I had a plan to smoke a ham with strawberry jam

Discussion in 'Pork' started by fire it up, Jun 11, 2009.

  1. fire it up

    fire it up OTBS Member

    I've read a few posts on here where people rave about smoked ham, or double smoked as it were.

    I was able to pick one up for $.99lb


    Threw it on over hickory with some poultry I was smoking (I'll post that delicious endeavor later) so the temp was higher than "normal". I was running around 300 for the first few hours of the ham.
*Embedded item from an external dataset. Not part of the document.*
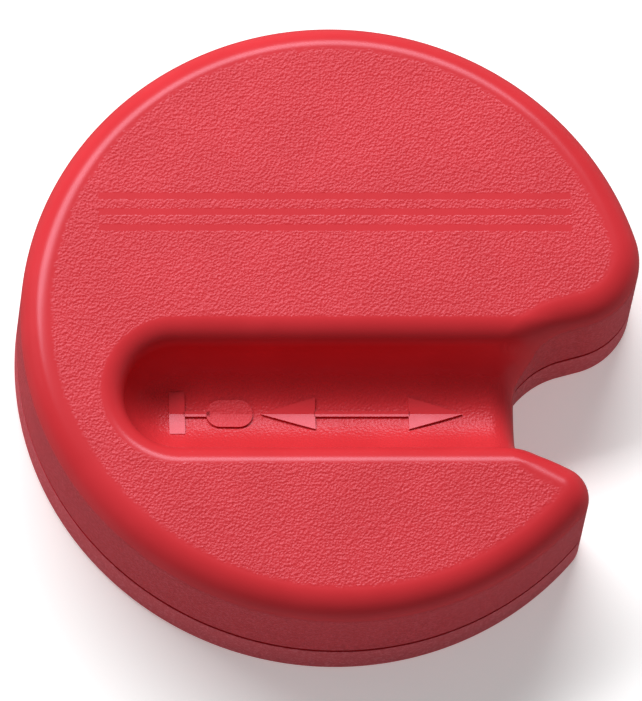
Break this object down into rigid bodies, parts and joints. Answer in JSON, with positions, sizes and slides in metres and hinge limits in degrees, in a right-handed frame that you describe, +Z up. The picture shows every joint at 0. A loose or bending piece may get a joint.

    Sprayed occasionally with apple juice to keep it from drying out


    After 4 hours I slathered it with some strawberry jam I slightly heated to make it easier to brush, I figured strawberry might be good on ham.




    Pulled it off once the internal temp hit 165 and let it rest for a few minutes while I tended to other things.



    Sliced it up and gave it a try




    My conclusion?
    It was good, didn't have the "ham" flavor like one done in the oven but it was still there. The strawberry was delicious on the outside I just wish it had created more of a crust as it was still a little sticky in the end.
    The smoke was a tad heavier than I thought it would be but definitely didn't ruin anything.
    Would I do it again? Sure, if I find another great deal on a ham I would definitely do it again but maybe next time a mango pineapple rub...

    Thanks for looking, I have plenty leftover so if anyone wants I'll cut you off a few slices[​IMG]
     
  2. Hey there FiU, we'll take a couple three slices over here! Nice looking ham you made, and I love the strawberry idea. Great imagination makes for good recipes. I'll have to try that later this month when my kids come to visit, I know they will love the strawberry idea. I'm thinking on a fattie too.....

    Great stack of meat you had on your SnP...well done! Always nice to see your pics, you make a pretty feast- Thanks for sharing.
     
  3. ronp

    ronp OTBS Member SMF Premier Member

    Nice job, it sure looked good. Want my address I'll take some?
     
  4. forluvofsmoke

    forluvofsmoke OTBS Member

    It might not have developed the crust/bark quite like you wanted, but it still looks too dang good to be LEGAL! LOL!!!!!!

    VERY nice double-smoked ham in my eyes!

    Thanks for sharing.

    Eric
     
  5. points for your idea, FiU - it looks great to me -

    there might be a way to help it crust up without turning black - if anyone has ideas this looks like something worth perusing!
     
  6. This is a pineapple glaze I have used. If you replaced the pineapple with strawberry it might work and give you the crusty glaze you were looking for.

    1 jar (8 oz.) Gulden's Spicy brown mustard
    2 cans (8 1/4 oz. each) Dole crushed pineapple in syrup, undrained
    2/3 c. honey
    1/2 tsp. ground ginger


    Mix everything up and bring to a boil then simmer for 5-6 minutes then brush on ham when almost done (30-45 MIN LEFT) three or four times brushing on usually works and gives a pineapple and sweet / spicy flavor to the crust that I like.
     
  7. donnylove

    donnylove SMF Premier Member

    Couple questions for you . . . when you say it didn't have the "ham" flavor, what do you mean? Please elaborate. Also, if you had it to do over again, would you use less smoke or a different wood?
     
  8. fire it up

    fire it up OTBS Member

    By the "ham" flavor I meant it just didn't have that salty cured ham tastiness I though it would, but cutting into it again the next day I realized the problem. The part I was cutting in to for sampling was thinner, raised up a bit and absorbed a lot more smoke than the rest.


    After I cut into it more it was really good.
    Next time I do one I'll try a different wood also, something sweeter.
    Maybe some maple.
     
  9. That looks delicious FiU. Nice work.